I recently swapped my OS drive from a 320 GB Seagate 7200.10 to a 750 GB Seagate 7200.11 and switched it from SATA-II/IDE compatibility mode to SATA-II/AHCI mode. Even though I regularly defrag my system, the OS still boots faster and programs also load noticeably faster. The amount of time the system spends disk thrashing when launching some large application is way down from before, and I only changed the hard drive and controller modes. Also my system is not too dissimilar to your new one, I have a Core 2 Duo @ 2.4 GHz so half the CPU cores, 2 GB of DDR2 RAM and a Nvidia video card (8800 GT 512).
The reason you should keep this in mind is because the hard drive is without exception the slowest component in modern computers, and that computer is no different. While getting a new drive won't make your games play any higher FPS or your CPU compress video faster... it will make them and everything else load faster. And compared to even the fastest 120 GB drive on the market, a current generation 500-1000 GB drive will make a noticeable improvement in load times I guarantee it. You spend a lot less time just waiting for the computer to finish loading something which can save a lot of aggravation over time.
Thanks for the great advice Krom, and i'm glad were thinking on the same page. I was thinking of upgrading the hard drives anyway. I just can't right now, i'm being completely tied down with work. but i'll save it as a weekend project. Also i'll do some bargain hunting and see if i can find some nice fast drives.
First distro I ever tried was Mepis. It has a KDE desktop which I prefer over Ubuntu's Gnome. My preference over those 2 is straight Debian etch, but you may want to start with one of the other 2 first.
First Linux experience? Ubuntu is best for this, since it has the whole tends-to-just-work thing going on, plus they have a strong community. Once you feel more comfortable, you can try other distros, or just stick with Ubuntu.
After using ubuntu before (on a friends machine) I have to say, it was simple and elegant, and i had fun with it. I just didnt want to have a biased opinion before i went onto installing it on my own machine. With all the support it has though, it looks like it should be a good move for me. Thanks guys
Hi Krom, Just going back to hard drives, seeing as i'm from UK microdirect.co.uk has some good hard drive deals going (i think) what about this one... £40 I thought, and 500GB is PLENTY of space, i can't imagine needing much more than that. http://www.microdirect.co.uk/(15155)Sea ... 00rpm.aspx
or should i go for the drive with the 32mb cache, for a few £ more, does the cache size make a big difference?

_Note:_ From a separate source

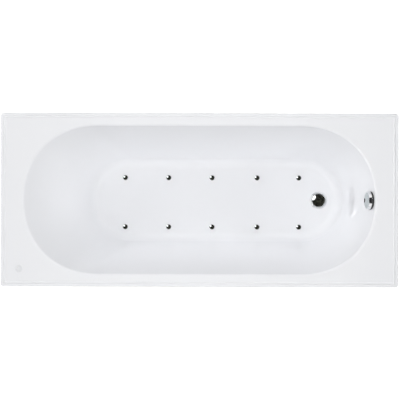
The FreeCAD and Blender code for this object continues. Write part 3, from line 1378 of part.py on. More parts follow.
def nodes():
    """Every sub-part by name."""
    parts = {
        "bath_shell": bath_shell(),
        "base_board": base_board(),
        "rail_front": rail(-1),
        "rail_rear": rail(1),
        "cross_tube_head": cross_tube(-END_TUBE_X, END_TUBE_LENGTH, (-FOOT_Y, FOOT_Y)),
        "cross_tube_middle": cross_tube(0, MIDDLE_TUBE_LENGTH, (0,)),
        "cross_tube_foot": cross_tube(END_TUBE_X, END_TUBE_LENGTH, (-FOOT_Y, FOOT_Y)),
        "corner_posts": corner_posts(),
        "rim_pads": rim_pads(),
        "frame_bolts": frame_bolts(),
        "board_screws": board_screws(),
        "tube_end_caps": tube_end_caps(),
        "foot_lock_nuts": foot_lock_nuts(),
        "jet_caps": jet_caps(),
        "jet_bodies": jet_bodies(),
        "jet_nuts": jet_nuts(),
        "jet_gaskets": jet_gaskets(),
        "jet_hoses_front": jet_hoses("jet_hoses_front", FRONT_ROW_Y),
        "jet_hoses_rear": jet_hoses("jet_hoses_rear", REAR_ROW_Y),
        "air_manifold": air_manifold(),
        "feed_hose": hose("feed_hose", feed_points(), AIR_HOSE_RADIUS, AIR_HOSE_BORE),
        "check_valve": check_valve(),
        "riser_hose": hose("riser_hose", riser_points(), AIR_HOSE_RADIUS, AIR_HOSE_BORE),
        "hose_clamps": hose_clamps(),
        "blower_tray": blower_tray(),
        "blower_housing": blower_housing(),
        "blower_motor": blower_motor(),
        "blower_impeller": blower_impeller(),
        "blower_cover": blower_cover(),
        "button_bezel": button_bezel(),
        "button_cap": button_cap(),
        "button_body": button_body(),
        "button_nut": button_nut(),
        "button_spring": button_spring(),
        "control_tube": control_tube(),
        "drain_flange": drain_flange(),
        "drain_gasket": drain_gasket(),
        "drain_plug": drain_plug(),
        "plug_seal": plug_seal(),
        "waste_body": waste_body(),
        "trap_bowl": trap_bowl(),
        "trap_cap": trap_cap(),
        "waste_pipe": waste_pipe(),
        "waste_union_nuts": waste_union_nuts(),
        "overflow_knob": overflow_knob(),
        "overflow_flange": overflow_flange(),
        "overflow_gaskets": overflow_gaskets(),
        "overflow_body": overflow_body(),
        "overflow_hose": overflow_hose(),
        "plug_cable": plug_cable(),
    }
    for place, (x, y) in FOOT_PLACES.items():
        parts["foot_stud_" + place] = foot_stud(x, y)
        parts["foot_pad_" + place] = foot_pad(x, y)
    return parts


def main():
    """Write every sub-part to its own file."""
    os.makedirs("parts", exist_ok=True)
    for name, shape in nodes().items():
        solids = shape if isinstance(shape, list) else [shape]
        whole = solids[0] if len(solids) == 1 else Part.makeCompound(solids)
        whole.exportStep("parts/" + name + ".step")


main()
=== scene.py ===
import json
import math

import bmesh
import bpy
from mathutils import Matrix, Vector, geometry


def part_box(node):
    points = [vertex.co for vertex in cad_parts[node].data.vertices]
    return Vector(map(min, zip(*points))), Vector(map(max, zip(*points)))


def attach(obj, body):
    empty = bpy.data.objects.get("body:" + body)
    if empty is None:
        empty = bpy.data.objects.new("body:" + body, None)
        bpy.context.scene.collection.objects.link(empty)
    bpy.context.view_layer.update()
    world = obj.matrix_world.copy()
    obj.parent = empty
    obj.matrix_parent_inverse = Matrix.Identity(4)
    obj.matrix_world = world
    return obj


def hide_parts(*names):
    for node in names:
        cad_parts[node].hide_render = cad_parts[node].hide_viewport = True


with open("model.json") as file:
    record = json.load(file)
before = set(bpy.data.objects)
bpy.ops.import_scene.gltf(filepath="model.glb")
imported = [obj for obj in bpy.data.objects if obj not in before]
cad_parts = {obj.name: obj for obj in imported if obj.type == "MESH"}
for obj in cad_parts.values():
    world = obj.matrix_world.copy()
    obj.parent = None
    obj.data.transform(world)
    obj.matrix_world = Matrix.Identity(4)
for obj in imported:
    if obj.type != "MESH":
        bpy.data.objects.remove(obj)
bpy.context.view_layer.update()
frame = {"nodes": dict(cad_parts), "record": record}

MAIN = "frame_and_shell"
MM = 0.001
UP = Vector((0, 0, 1))

# Places read from the shared frame
SHELL_LOW, SHELL_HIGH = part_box("bath_shell")
FLANGE_LOW, FLANGE_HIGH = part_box("drain_flange")
PAD_LOW, PAD_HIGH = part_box("rim_pads")
TUB_LENGTH = SHELL_HIGH.x - SHELL_LOW.x
TUB_WIDTH = SHELL_HIGH.y - SHELL_LOW.y
DRAIN_X = (FLANGE_LOW.x + FLANGE_HIGH.x) / 2
SHELL_WALL = 5 * MM
DECK_Z = PAD_HIGH.z + SHELL_WALL
BASIN_DEPTH = 0.4
FLOOR_Z = DECK_Z - BASIN_DEPTH

# Photograph
PHOTO_PIXELS = 400
PIXEL = 4.024 * MM
PHOTO_TUB_CENTRE = (199.55, 200.0)
PHOTO_ROLL = math.radians(0.17)
CAMERA_DISTANCE = 60.0


# Helpers for node materials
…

Cache size makes a bit of difference, but the real reason you should go for the 32 MB 7200.11 drive is because it only uses two 250 GB platters instead of three 167 GB platters like the 7200.10 series you linked. Fewer platters means less noise, less heat and more performance. Also hard drives being mechanical devices, the fewer parts the better when it comes to odds of failure.

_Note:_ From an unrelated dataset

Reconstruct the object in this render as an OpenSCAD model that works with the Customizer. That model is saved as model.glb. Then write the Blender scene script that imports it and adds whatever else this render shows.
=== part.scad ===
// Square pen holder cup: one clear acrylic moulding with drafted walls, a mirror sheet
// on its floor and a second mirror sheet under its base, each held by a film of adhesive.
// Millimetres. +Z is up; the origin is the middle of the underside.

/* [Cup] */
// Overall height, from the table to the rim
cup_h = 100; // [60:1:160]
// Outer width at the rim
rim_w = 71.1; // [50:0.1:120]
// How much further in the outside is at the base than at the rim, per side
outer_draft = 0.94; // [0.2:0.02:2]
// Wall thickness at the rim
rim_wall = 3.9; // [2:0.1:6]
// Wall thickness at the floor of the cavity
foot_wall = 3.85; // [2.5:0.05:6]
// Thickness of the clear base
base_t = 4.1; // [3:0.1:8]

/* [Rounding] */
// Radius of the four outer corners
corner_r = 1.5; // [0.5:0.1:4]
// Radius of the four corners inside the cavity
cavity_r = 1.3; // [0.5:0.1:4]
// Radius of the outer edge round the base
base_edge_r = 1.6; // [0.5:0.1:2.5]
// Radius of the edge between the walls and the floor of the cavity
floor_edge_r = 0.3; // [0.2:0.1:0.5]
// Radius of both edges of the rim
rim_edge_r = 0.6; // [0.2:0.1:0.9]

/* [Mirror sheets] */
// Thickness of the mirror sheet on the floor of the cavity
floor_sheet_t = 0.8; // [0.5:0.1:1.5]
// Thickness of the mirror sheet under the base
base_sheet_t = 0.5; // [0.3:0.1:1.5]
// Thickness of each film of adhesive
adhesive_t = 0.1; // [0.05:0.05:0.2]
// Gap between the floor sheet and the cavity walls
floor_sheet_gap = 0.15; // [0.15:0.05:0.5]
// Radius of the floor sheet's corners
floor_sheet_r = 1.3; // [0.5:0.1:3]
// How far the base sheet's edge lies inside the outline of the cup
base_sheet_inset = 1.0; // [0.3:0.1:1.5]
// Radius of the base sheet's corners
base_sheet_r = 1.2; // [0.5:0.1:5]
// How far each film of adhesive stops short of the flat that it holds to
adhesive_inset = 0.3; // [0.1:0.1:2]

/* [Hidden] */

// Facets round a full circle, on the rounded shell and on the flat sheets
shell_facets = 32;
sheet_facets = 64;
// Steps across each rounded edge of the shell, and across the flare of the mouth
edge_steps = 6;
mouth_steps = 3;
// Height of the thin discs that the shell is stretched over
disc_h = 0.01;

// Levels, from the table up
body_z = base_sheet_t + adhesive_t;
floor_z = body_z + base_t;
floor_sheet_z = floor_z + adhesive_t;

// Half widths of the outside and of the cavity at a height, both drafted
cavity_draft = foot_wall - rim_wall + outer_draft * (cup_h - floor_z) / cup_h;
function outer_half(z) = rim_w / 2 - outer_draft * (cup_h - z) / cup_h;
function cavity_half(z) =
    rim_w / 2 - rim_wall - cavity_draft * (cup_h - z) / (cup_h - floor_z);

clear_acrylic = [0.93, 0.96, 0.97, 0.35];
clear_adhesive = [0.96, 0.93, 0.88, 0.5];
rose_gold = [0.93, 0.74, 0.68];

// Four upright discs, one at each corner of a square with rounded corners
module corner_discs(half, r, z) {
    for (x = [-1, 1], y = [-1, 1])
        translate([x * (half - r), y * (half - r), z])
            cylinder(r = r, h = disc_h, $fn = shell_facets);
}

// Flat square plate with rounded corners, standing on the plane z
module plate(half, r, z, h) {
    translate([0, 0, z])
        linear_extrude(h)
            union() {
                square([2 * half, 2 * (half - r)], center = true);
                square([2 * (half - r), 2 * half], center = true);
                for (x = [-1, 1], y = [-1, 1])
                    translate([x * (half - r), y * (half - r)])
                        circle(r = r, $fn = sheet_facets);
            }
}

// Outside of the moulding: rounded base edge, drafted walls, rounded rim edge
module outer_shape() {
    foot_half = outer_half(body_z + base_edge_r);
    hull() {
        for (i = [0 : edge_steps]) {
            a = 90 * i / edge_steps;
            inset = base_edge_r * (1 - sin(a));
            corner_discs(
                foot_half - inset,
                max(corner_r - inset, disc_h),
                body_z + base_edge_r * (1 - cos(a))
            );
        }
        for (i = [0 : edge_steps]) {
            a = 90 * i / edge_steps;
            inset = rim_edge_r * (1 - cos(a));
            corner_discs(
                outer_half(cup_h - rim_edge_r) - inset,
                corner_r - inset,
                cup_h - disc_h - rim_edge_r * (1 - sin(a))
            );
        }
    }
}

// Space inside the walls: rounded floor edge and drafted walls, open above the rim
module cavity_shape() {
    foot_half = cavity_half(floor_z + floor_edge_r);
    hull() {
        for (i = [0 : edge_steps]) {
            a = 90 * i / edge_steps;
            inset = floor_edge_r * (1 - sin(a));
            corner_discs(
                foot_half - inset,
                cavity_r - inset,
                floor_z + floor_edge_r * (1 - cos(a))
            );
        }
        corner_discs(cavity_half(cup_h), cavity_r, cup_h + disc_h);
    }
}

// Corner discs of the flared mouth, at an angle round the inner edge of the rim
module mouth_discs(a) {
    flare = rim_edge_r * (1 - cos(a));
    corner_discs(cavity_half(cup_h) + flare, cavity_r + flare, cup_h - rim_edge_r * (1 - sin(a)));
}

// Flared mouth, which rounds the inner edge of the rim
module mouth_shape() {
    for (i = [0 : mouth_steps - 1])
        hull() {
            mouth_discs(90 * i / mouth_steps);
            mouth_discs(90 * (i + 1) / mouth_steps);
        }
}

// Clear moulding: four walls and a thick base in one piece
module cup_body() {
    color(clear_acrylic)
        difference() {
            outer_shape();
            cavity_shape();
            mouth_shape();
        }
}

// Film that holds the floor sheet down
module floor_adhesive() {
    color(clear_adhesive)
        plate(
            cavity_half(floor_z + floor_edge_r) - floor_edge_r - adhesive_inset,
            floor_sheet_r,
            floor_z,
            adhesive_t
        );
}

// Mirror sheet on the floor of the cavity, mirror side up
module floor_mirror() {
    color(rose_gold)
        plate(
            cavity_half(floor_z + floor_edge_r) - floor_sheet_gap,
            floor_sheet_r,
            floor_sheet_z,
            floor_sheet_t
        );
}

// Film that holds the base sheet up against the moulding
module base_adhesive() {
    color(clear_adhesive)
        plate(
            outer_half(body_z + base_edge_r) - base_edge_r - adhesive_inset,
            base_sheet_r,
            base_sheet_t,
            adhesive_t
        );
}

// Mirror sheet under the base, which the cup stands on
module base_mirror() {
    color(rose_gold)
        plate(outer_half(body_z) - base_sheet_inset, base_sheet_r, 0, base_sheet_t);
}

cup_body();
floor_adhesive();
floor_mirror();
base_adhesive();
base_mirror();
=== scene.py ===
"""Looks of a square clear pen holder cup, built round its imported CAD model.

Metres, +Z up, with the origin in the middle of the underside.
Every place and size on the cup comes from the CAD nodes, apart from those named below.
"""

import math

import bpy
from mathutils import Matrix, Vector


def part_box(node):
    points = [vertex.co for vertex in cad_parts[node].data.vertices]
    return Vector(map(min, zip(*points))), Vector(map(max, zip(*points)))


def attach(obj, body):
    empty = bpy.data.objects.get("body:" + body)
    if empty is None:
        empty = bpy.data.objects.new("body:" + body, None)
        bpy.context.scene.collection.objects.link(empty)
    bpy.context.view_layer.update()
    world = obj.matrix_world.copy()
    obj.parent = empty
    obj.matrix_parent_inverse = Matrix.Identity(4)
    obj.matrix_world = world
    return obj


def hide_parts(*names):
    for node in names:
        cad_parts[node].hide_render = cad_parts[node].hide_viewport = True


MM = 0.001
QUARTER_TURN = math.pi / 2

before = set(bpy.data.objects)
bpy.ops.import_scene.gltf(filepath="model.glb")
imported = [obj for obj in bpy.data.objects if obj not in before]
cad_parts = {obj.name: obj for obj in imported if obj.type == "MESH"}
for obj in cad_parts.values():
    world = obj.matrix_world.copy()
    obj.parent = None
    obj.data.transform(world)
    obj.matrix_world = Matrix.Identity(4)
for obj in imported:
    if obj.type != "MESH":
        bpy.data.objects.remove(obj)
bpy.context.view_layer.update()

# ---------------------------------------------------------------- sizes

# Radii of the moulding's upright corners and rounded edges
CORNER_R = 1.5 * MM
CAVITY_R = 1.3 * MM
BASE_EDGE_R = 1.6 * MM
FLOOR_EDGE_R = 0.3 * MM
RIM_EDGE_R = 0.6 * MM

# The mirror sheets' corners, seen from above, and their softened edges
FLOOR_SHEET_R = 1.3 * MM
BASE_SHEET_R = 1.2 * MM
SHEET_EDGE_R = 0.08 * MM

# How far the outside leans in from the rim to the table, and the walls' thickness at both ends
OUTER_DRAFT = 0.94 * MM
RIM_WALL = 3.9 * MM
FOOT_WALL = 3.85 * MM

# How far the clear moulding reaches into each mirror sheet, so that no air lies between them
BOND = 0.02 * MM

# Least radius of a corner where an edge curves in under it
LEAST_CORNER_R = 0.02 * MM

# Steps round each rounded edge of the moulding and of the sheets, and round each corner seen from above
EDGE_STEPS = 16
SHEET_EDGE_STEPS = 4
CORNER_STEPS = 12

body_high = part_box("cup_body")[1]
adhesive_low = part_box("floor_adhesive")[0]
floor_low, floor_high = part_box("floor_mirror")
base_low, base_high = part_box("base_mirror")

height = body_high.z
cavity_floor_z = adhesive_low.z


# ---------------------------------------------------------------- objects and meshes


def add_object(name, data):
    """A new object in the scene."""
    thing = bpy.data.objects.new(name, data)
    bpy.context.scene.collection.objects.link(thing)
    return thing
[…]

You can easily tell by going to the Seagate technical specs page for the 500 GB 7200.10 drive and the 500 GB 7200.11 drives, the 7200.10 weighs 635 grams, while the 7200.11 weighs in at only 543 grams. The extra weight in the 7200.10 is from the additional platter and heads.
Can Anyone recommend a good PCI wireless card, that is supported by linux and windows? is there much difference between current wireless cards, or are the all pretty much the same now.
Wheeze87 wrote:Can Anyone recommend a good PCI wireless card, that is supported by linux and windows? is there much difference between current wireless cards, or are the all pretty much the same now.
Wheeze87 wrote:Can Anyone recommend a good PCI wireless card, that is supported by linux and windows? is there much difference between current wireless cards, or are the all pretty much the same now.
Yup, if you can fish a wire to get the job done, do it. Wireless is really more suitable for laptops and other portable devices, using it long term on a desktop computer can lead to a number of annoyances that aren't worth the trouble.
Okay, thats fair enough. But my situation is this. I am currently using a wire through a router. But when the next semester starts at university, i'm moving into a house with 8 other people, and were looking at setting up a wireless network, rather then spend more money wireing the whole darn house up.
Any recommendations?
Wheeze87 wrote:Okay, thats fair enough. But my situation is this. I am currently using a wire through a router. But when the next semester starts at university, i'm moving into a house with 8 other people, and were looking at setting up a wireless network, rather then spend more money wireing the whole darn house up.
Any recommendations?
Wiring a house is the cheaper option. Its unlikely you'll need cable lengths of anywhere near 300ft. 50 ft should do it,about 10 bucks per person? You'd need another switch, but with 8 people their has to be some extras...
Also if you are going to have to use a switch anyway... it isn't like you can't put the switch in a different room than the router to minimize cable clutter. Drive the nearest 3 computers from the router, and use the switch to handle the furthest away computers.